Records from a collection:
+--
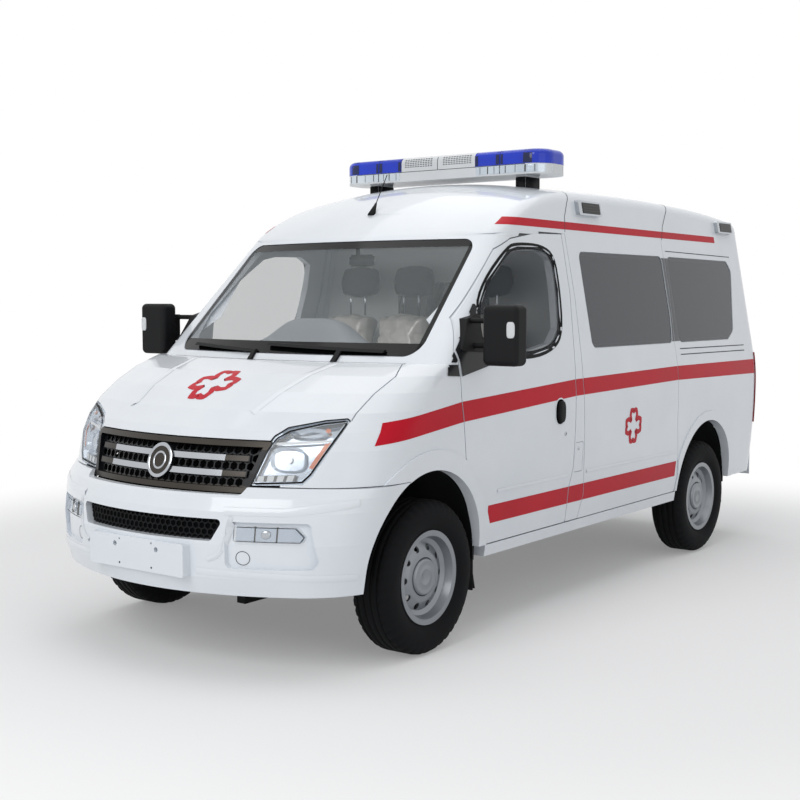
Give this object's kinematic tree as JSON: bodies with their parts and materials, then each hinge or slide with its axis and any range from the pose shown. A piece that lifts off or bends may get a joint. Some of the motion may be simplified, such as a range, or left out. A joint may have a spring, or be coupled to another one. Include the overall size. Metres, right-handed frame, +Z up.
{
  "type": "ambulance van",
  "caption": "Mid-roof ambulance van with a roof light bar, side glass, striped panels, hinged cab and rear doors, opening bonnet and fuel flap, steered front wheels.",
  "frame": {"origin": "on the ground under the middle of the bounding box", "axes": "+X towards the front of the van, +Y to its left, +Z up"},
  "size_m": [4.95, 2.536, 2.505],
  "materials": {
    "white_paint": "gloss",
    "privacy_glass": "dark tint",
    "screen_glass": "clear",
    "tyre": "matt",
    "rim": "silver",
    "black_plastic": "grained",
    "grille_plastic": "satin",
    "lamp_chrome": "bright",
    "lamp_lens": "clear",
    "beacon_blue": "translucent",
    "beacon_base": "satin",
    "tail_red": "translucent",
    "cab_grey": "grained",
    "seat_cloth": "woven",
    "chassis_black": "matt",
    "cast_metal": "as cast",
    "steel": "dull",
    "white_panel": "satin"
  },
  "bodies": {
    "chassis": {"mid_panel_left": "white_paint", "sliding_door_right": "white_paint", "fixed_side_glass": "privacy_glass", "quarter_panels": "white_paint", "door_posts": "white_paint", "front_fenders": "white_paint", "roof": "white_paint", "windscreen_frame": "white_paint", "windscreen": "screen_glass", "cowl": "black_plastic", "front_bumper": "white_paint", "fog_lamps": "lamp_lens", "grille": "grille_plastic", "lower_grille": "grille_plastic", "headlamp_housings": "lamp_chrome", "headlamp_lenses": "lamp_lens", "rear_bumper": "white_paint", "tail_lamps": "tail_red", "sills": "steel", "floor": "chassis_black", "wheel_housings": "black_plastic", "mud_flaps": "black_plastic", "bulkheads": "white_panel", "dashboard": "cab_grey", "seats": "seat_cloth", "load_space_units": "white_panel", "stretcher": "seat_cloth", "engine": "cast_metal", "front_subframe": "chassis_black", "rear_axle": "chassis_black", "exhaust": "steel", "fuel_tank": "chassis_black", "lightbar_base": "beacon_base", "lightbar_domes": "beacon_blue", "side_strobes": "lamp_chrome", "antenna": "black_plastic", "wipers": "black_plastic"},
    "bonnet_lid": {"bonnet": "white_paint"},
    "flap_lid": {"fuel_flap": "white_paint"},
    "steering_hand_wheel": {"steering_wheel": "black_plastic"},
    "cab_door_left": {"front_door_left": "white_paint", "front_door_glass_left": "privacy_glass", "mirror_left": "black_plastic"},
    "tail_door_left": {"rear_door_left": "white_paint", "rear_door_glass_left": "privacy_glass"},
    "steer_left": {"knuckle_left": "cast_metal"},
    "front_wheel_left": {"front_tyre_left": "tyre", "front_rim_left": "rim"},
    "rear_wheel_left": {"rear_tyre_left": "tyre", "rear_rim_left": "rim"},
    "cab_door_right": {"front_door_right": "white_paint", "front_door_glass_right": "privacy_glass", "mirror_right": "black_plastic"},
    "tail_door_right": {"rear_door_right": "white_paint", "rear_door_glass_right": "privacy_glass"},
    "steer_right": {"knuckle_right": "cast_metal"},
    "front_wheel_right": {"front_tyre_right": "tyre", "front_rim_right": "rim"},
    "rear_wheel_right": {"rear_tyre_right": "tyre", "rear_rim_right": "rim"}
  },
  "joints": [
    {"name": "bonnet_hinge", "type": "hinge", "parent": "chassis", "child": "bonnet_lid", "pos_m": [1.429, 0, 1.363], "axis": [0, -1, 0], "range_deg": [0, 50]},
    {"name": "fuel_flap_hinge", "type": "hinge", "parent": "chassis", "child": "flap_lid", "pos_m": [0.116, 0.999, 0.8], "axis": [0, 0, 1], "range_deg": [0, 110]},
    {"name": "steer_turn_left", "type": "hinge", "parent": "chassis", "child": "steer_left", "pos_m": [1.515, 0.8, 0.3645], "axis": [0, 0, 1], "range_deg": [-35, 35]},
    {"name": "steer_turn_right", "type": "hinge", "parent": "chassis", "child": "steer_right", "pos_m": [1.515, -0.8, 0.3645], "axis": [0, 0, 1], "range_deg": [-35, 35]},
    {"name": "steering_column", "type": "hinge", "parent": "chassis", "child": "steering_hand_wheel", "pos_m": [0.82, 0.44, 1.19], "axis": [-0.848, 0, 0.5299], "range_deg": [-490, 490]},
    {"name": "cab_door_hinge_left", "type": "hinge", "parent": "chassis", "child": "cab_door_left", "pos_m": [1.325, 1.003, 1], "axis": [0, 0, -1], "range_deg": [0, 70]},
    {"name": "tail_door_hinge_left", "type": "hinge", "parent": "chassis", "child": "tail_door_left", "pos_m": [-2.475, 0.866, 1.2], "axis": [0, 0, -1], "range_deg": [0, 180]},
    {"name": "front_wheel_spin_left", "type": "hinge", "parent": "steer_left", "child": "front_wheel_left", "pos_m": [1.515, 0.855, 0.3645], "axis": [0, 1, 0], "continuous": true},
    {"name": "rear_wheel_spin_left", "type": "hinge", "parent": "chassis", "child": "rear_wheel_left", "pos_m": [-1.585, 0.855, 0.3645], "axis": [0, 1, 0], "continuous": true},
    {"name": "cab_door_hinge_right", "type": "hinge", "parent": "chassis", "child": "cab_door_right", "pos_m": [1.325, -1.003, 1], "axis": [0, 0, 1], "range_deg": [0, 70]},
    {"name": "tail_door_hinge_right", "type": "hinge", "parent": "chassis", "child": "tail_door_right", "pos_m": [-2.475, -0.866, 1.2], "axis": [0, 0, 1], "range_deg": [0, 180]},
    {"name": "front_wheel_spin_right", "type": "hinge", "parent": "steer_right", "child": "front_wheel_right", "pos_m": [1.515, -0.855, 0.3645], "axis": [0, 1, 0], "continuous": true},
    {"name": "rear_wheel_spin_right", "type": "hinge", "parent": "chassis", "child": "rear_wheel_right", "pos_m": [-1.585, -0.855, 0.3645], "axis": [0, 1, 0], "continuous": true}
  ],
  "couplings": [
    {"joint": "steer_turn_right", "follows": "steer_turn_left", "ratio": 1},
    {"joint": "steering_column", "follows": "steer_turn_left", "ratio": 14}
  ]
}
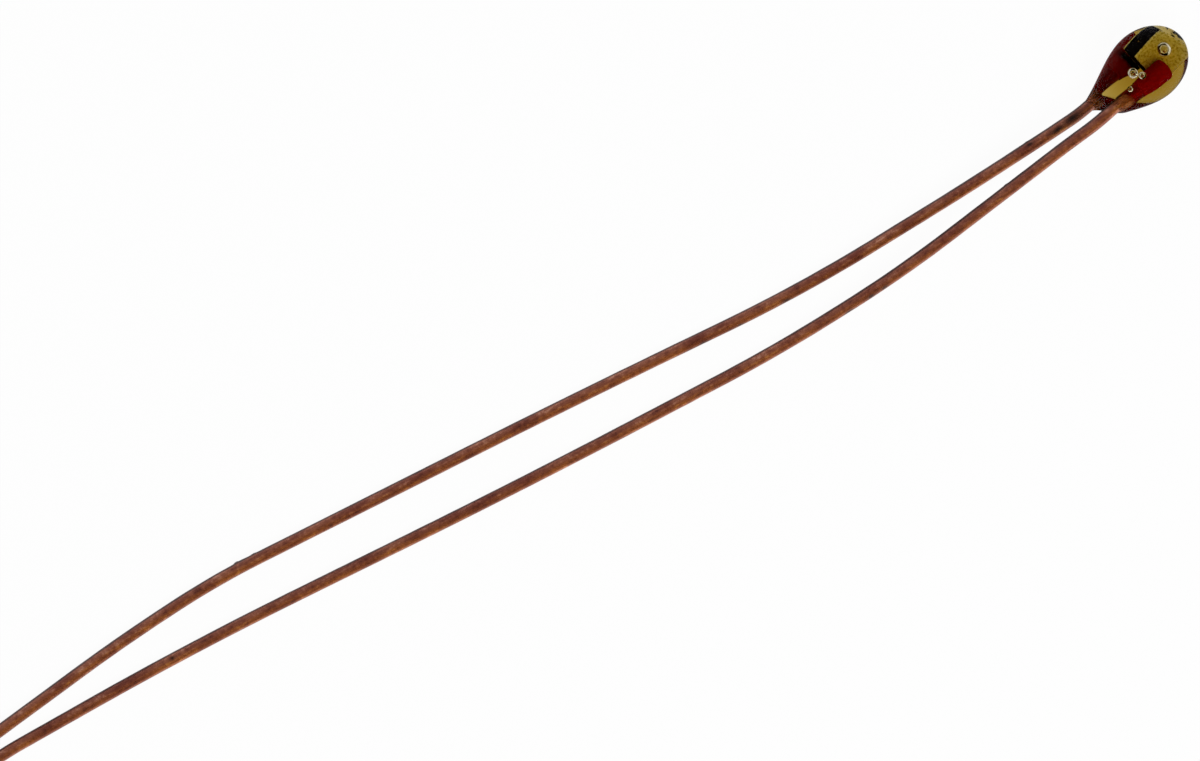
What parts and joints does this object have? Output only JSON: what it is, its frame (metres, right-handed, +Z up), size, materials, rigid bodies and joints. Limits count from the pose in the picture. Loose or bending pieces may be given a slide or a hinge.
+--
• **THE TASK**
Using the exact wording, write out all of the records.

• **OUTPUT OF THE EXERCISE**
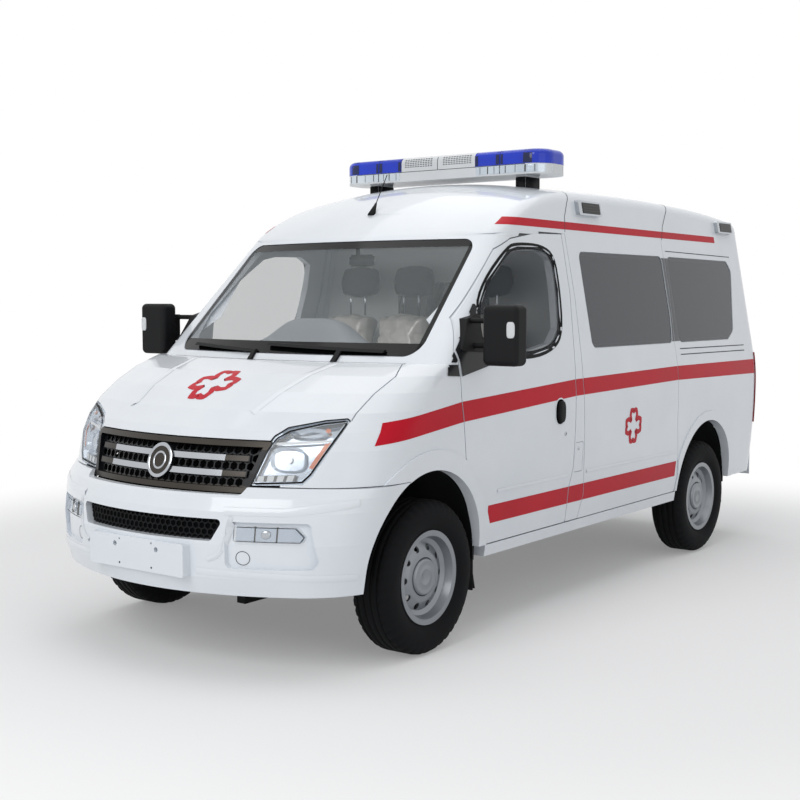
Give this object's kinematic tree as JSON: bodies with their parts and materials, then each hinge or slide with its axis and any range from the pose shown. A piece that lifts off or bends may get a joint. Some of the motion may be simplified, such as a range, or left out. A joint may have a spring, or be coupled to another one. Include the overall size. Metres, right-handed frame, +Z up.
{
  "type": "ambulance van",
  "caption": "Mid-roof ambulance van with a roof light bar, side glass, striped panels, hinged cab and rear doors, opening bonnet and fuel flap, steered front wheels.",
  "frame": {"origin": "on the ground under the middle of the bounding box", "axes": "+X towards the front of the van, +Y to its left, +Z up"},
  "size_m": [4.95, 2.536, 2.505],
  "materials": {
    "white_paint": "gloss",
    "privacy_glass": "dark tint",
    "screen_glass": "clear",
    "tyre": "matt",
    "rim": "silver",
    "black_plastic": "grained",
    "grille_plastic": "satin",
    "lamp_chrome": "bright",
    "lamp_lens": "clear",
    "beacon_blue": "translucent",
    "beacon_base": "satin",
    "tail_red": "translucent",
    "cab_grey": "grained",
    "seat_cloth": "woven",
    "chassis_black": "matt",
    "cast_metal": "as cast",
    "steel": "dull",
    "white_panel": "satin"
  },
  "bodies": {
    "chassis": {"mid_panel_left": "white_paint", "sliding_door_right": "white_paint", "fixed_side_glass": "privacy_glass", "quarter_panels": "white_paint", "door_posts": "white_paint", "front_fenders": "white_paint", "roof": "white_paint", "windscreen_frame": "white_paint", "windscreen": "screen_glass", "cowl": "black_plastic", "front_bumper": "white_paint", "fog_lamps": "lamp_lens", "grille": "grille_plastic", "lower_grille": "grille_plastic", "headlamp_housings": "lamp_chrome", "headlamp_lenses": "lamp_lens", "rear_bumper": "white_paint", "tail_lamps": "tail_red", "sills": "steel", "floor": "chassis_black", "wheel_housings": "black_plastic", "mud_flaps": "black_plastic", "bulkheads": "white_panel", "dashboard": "cab_grey", "seats": "seat_cloth", "load_space_units": "white_panel", "stretcher": "seat_cloth", "engine": "cast_metal", "front_subframe": "chassis_black", "rear_axle": "chassis_black", "exhaust": "steel", "fuel_tank": "chassis_black", "lightbar_base": "beacon_base", "lightbar_domes": "beacon_blue", "side_strobes": "lamp_chrome", "antenna": "black_plastic", "wipers": "black_plastic"},
    "bonnet_lid": {"bonnet": "white_paint"},
    "flap_lid": {"fuel_flap": "white_paint"},
    "steering_hand_wheel": {"steering_wheel": "black_plastic"},
    "cab_door_left": {"front_door_left": "white_paint", "front_door_glass_left": "privacy_glass", "mirror_left": "black_plastic"},
    "tail_door_left": {"rear_door_left": "white_paint", "rear_door_glass_left": "privacy_glass"},
    "steer_left": {"knuckle_left": "cast_metal"},
    "front_wheel_left": {"front_tyre_left": "tyre", "front_rim_left": "rim"},
    "rear_wheel_left": {"rear_tyre_left": "tyre", "rear_rim_left": "rim"},
    "cab_door_right": {"front_door_right": "white_paint", "front_door_glass_right": "privacy_glass", "mirror_right": "black_plastic"},
    "tail_door_right": {"rear_door_right": "white_paint", "rear_door_glass_right": "privacy_glass"},
    "steer_right": {"knuckle_right": "cast_metal"},
    "front_wheel_right": {"front_tyre_right": "tyre", "front_rim_right": "rim"},
    "rear_wheel_right": {"rear_tyre_right": "tyre", "rear_rim_right": "rim"}
  },
  "joints": [
    {"name": "bonnet_hinge", "type": "hinge", "parent": "chassis", "child": "bonnet_lid", "pos_m": [1.429, 0, 1.363], "axis": [0, -1, 0], "range_deg": [0, 50]},
    {"name": "fuel_flap_hinge", "type": "hinge", "parent": "chassis", "child": "flap_lid", "pos_m": [0.116, 0.999, 0.8], "axis": [0, 0, 1], "range_deg": [0, 110]},
    {"name": "steer_turn_left", "type": "hinge", "parent": "chassis", "child": "steer_left", "pos_m": [1.515, 0.8, 0.3645], "axis": [0, 0, 1], "range_deg": [-35, 35]},
    {"name": "steer_turn_right", "type": "hinge", "parent": "chassis", "child": "steer_right", "pos_m": [1.515, -0.8, 0.3645], "axis": [0, 0, 1], "range_deg": [-35, 35]},
    {"name": "steering_column", "type": "hinge", "parent": "chassis", "child": "steering_hand_wheel", "pos_m": [0.82, 0.44, 1.19], "axis": [-0.848, 0, 0.5299], "range_deg": [-490, 490]},
    {"name": "cab_door_hinge_left", "type": "hinge", "parent": "chassis", "child": "cab_door_left", "pos_m": [1.325, 1.003, 1], "axis": [0, 0, -1], "range_deg": [0, 70]},
    {"name": "tail_door_hinge_left", "type": "hinge", "parent": "chassis", "child": "tail_door_left", "pos_m": [-2.475, 0.866, 1.2], "axis": [0, 0, -1], "range_deg": [0, 180]},
    {"name": "front_wheel_spin_left", "type": "hinge", "parent": "steer_left", "child": "front_wheel_left", "pos_m": [1.515, 0.855, 0.3645], "axis": [0, 1, 0], "continuous": true},
    {"name": "rear_wheel_spin_left", "type": "hinge", "parent": "chassis", "child": "rear_wheel_left", "pos_m": [-1.585, 0.855, 0.3645], "axis": [0, 1, 0], "continuous": true},
    {"name": "cab_door_hinge_right", "type": "hinge", "parent": "chassis", "child": "cab_door_right", "pos_m": [1.325, -1.003, 1], "axis": [0, 0, 1], "range_deg": [0, 70]},
    {"name": "tail_door_hinge_right", "type": "hinge", "parent": "chassis", "child": "tail_door_right", "pos_m": [-2.475, -0.866, 1.2], "axis": [0, 0, 1], "range_deg": [0, 180]},
    {"name": "front_wheel_spin_right", "type": "hinge", "parent": "steer_right", "child": "front_wheel_right", "pos_m": [1.515, -0.855, 0.3645], "axis": [0, 1, 0], "continuous": true},
    {"name": "rear_wheel_spin_right", "type": "hinge", "parent": "chassis", "child": "rear_wheel_right", "pos_m": [-1.585, -0.855, 0.3645], "axis": [0, 1, 0], "continuous": true}
  ],
  "couplings": [
    {"joint": "steer_turn_right", "follows": "steer_turn_left", "ratio": 1},
    {"joint": "steering_column", "follows": "steer_turn_left", "ratio": 14}
  ]
}
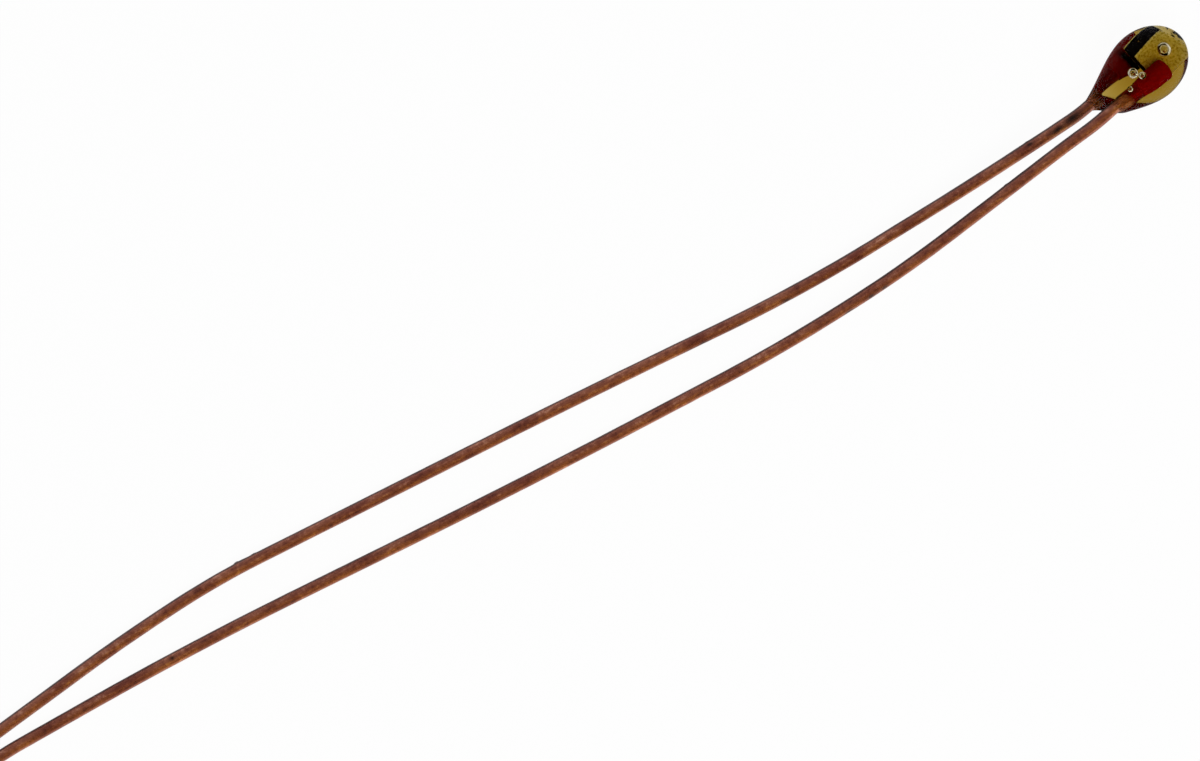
What parts and joints does this object have? Output only JSON: what it is, its frame (metres, right-handed, +Z up), size, materials, rigid bodies and joints. Limits count from the pose in the picture. Loose or bending pieces may be given a slide or a hinge.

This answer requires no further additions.